START Material

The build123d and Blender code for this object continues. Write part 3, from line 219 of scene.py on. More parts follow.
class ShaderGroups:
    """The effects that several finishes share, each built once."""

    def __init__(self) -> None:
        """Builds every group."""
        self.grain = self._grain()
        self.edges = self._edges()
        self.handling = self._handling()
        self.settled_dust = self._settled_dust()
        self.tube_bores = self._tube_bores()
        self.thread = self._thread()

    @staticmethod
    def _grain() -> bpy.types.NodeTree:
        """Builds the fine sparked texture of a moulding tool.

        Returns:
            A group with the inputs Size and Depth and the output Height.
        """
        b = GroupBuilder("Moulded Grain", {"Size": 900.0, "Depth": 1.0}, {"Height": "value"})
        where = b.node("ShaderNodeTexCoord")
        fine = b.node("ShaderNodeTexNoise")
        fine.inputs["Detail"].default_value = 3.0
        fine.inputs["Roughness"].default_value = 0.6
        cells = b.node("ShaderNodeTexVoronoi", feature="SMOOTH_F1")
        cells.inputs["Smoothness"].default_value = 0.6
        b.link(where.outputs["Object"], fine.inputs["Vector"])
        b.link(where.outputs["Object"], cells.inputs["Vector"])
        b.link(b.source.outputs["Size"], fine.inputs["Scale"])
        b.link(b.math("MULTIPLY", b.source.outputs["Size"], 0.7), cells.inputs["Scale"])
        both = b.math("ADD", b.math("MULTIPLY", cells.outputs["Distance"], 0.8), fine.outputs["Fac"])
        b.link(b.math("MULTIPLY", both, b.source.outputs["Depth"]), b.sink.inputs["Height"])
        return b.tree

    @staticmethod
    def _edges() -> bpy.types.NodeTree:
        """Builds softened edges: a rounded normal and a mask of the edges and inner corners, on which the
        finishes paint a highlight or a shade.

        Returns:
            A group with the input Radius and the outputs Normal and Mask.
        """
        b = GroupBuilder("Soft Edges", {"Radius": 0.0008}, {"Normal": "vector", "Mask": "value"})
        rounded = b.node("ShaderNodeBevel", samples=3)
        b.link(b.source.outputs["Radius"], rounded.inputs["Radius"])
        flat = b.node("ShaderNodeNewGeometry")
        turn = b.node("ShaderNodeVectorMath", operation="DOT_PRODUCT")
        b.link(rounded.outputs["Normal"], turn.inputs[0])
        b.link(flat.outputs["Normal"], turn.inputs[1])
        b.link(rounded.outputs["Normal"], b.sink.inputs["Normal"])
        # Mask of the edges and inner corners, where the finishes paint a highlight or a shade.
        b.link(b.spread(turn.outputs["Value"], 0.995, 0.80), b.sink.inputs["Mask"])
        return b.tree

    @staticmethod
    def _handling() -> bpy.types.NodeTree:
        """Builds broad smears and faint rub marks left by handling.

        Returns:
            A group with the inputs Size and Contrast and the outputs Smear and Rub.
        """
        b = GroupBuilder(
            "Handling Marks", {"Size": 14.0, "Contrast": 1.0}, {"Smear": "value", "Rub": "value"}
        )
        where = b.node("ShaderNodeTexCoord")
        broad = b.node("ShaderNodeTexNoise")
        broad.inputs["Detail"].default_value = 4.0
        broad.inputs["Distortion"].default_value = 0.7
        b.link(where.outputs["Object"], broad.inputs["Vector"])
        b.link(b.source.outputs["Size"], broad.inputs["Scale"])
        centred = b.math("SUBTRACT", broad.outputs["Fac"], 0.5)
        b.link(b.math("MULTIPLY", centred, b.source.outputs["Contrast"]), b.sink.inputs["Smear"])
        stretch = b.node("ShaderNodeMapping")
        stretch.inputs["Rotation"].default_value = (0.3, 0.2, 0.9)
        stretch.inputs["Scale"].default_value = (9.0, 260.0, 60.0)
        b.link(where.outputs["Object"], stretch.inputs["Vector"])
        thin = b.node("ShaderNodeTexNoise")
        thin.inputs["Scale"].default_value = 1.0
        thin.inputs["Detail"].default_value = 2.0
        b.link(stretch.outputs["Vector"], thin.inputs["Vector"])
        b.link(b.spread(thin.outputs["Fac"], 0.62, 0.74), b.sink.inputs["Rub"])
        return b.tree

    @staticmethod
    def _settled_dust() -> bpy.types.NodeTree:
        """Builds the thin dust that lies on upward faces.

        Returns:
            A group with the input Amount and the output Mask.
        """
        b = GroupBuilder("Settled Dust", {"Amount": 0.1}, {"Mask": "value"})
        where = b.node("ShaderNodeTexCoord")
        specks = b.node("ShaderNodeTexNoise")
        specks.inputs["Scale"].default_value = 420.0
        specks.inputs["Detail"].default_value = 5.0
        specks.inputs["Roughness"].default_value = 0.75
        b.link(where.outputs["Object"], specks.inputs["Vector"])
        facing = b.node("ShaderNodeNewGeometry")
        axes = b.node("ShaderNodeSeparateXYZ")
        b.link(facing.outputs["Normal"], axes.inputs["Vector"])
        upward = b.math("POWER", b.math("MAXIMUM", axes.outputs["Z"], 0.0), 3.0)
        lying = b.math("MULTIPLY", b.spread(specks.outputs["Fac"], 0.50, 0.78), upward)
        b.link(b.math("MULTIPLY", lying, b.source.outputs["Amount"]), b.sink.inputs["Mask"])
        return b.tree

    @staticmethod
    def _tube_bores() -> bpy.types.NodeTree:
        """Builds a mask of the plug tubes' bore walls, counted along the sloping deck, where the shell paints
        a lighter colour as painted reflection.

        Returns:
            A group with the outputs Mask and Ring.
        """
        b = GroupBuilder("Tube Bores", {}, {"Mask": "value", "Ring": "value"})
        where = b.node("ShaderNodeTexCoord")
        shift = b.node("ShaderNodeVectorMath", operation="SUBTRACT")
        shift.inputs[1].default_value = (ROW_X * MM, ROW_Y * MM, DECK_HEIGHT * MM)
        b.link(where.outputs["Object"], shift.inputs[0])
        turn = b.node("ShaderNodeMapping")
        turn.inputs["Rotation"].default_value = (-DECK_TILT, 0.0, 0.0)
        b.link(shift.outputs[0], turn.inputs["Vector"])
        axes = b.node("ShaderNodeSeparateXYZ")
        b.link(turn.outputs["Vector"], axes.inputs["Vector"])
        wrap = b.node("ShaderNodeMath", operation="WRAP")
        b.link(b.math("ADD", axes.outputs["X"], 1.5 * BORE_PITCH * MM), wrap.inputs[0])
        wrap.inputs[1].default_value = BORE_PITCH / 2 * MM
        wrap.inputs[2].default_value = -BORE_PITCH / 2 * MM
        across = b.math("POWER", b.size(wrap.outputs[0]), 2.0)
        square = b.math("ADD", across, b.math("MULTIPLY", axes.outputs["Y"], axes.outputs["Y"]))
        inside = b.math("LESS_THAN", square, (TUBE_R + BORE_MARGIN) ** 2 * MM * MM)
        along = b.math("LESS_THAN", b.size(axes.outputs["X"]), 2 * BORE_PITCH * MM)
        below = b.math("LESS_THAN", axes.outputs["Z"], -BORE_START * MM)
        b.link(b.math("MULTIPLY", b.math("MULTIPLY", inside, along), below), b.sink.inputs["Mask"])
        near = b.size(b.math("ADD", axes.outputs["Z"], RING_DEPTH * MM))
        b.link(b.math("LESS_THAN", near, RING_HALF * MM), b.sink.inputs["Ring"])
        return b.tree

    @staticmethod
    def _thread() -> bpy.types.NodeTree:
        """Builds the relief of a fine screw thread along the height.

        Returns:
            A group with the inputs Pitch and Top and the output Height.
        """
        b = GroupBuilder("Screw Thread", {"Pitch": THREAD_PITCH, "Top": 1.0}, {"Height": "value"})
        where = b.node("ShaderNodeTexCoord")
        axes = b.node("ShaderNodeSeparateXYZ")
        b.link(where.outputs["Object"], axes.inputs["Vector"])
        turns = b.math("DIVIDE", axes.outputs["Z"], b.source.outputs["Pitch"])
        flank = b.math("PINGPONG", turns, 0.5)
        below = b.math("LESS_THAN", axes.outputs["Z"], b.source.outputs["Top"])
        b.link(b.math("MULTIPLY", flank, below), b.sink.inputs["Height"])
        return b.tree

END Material

**Prompt**: Print exactly, and only, the lines beginning at the top of the listing and ending at the line with "a moulding tool.".

**Solution below**:
The build123d and Blender code for this object continues. Write part 3, from line 219 of scene.py on. More parts follow.
class ShaderGroups:
    """The effects that several finishes share, each built once."""

    def __init__(self) -> None:
        """Builds every group."""
        self.grain = self._grain()
        self.edges = self._edges()
        self.handling = self._handling()
        self.settled_dust = self._settled_dust()
        self.tube_bores = self._tube_bores()
        self.thread = self._thread()

    @staticmethod
    def _grain() -> bpy.types.NodeTree:
        """Builds the fine sparked texture of a moulding tool.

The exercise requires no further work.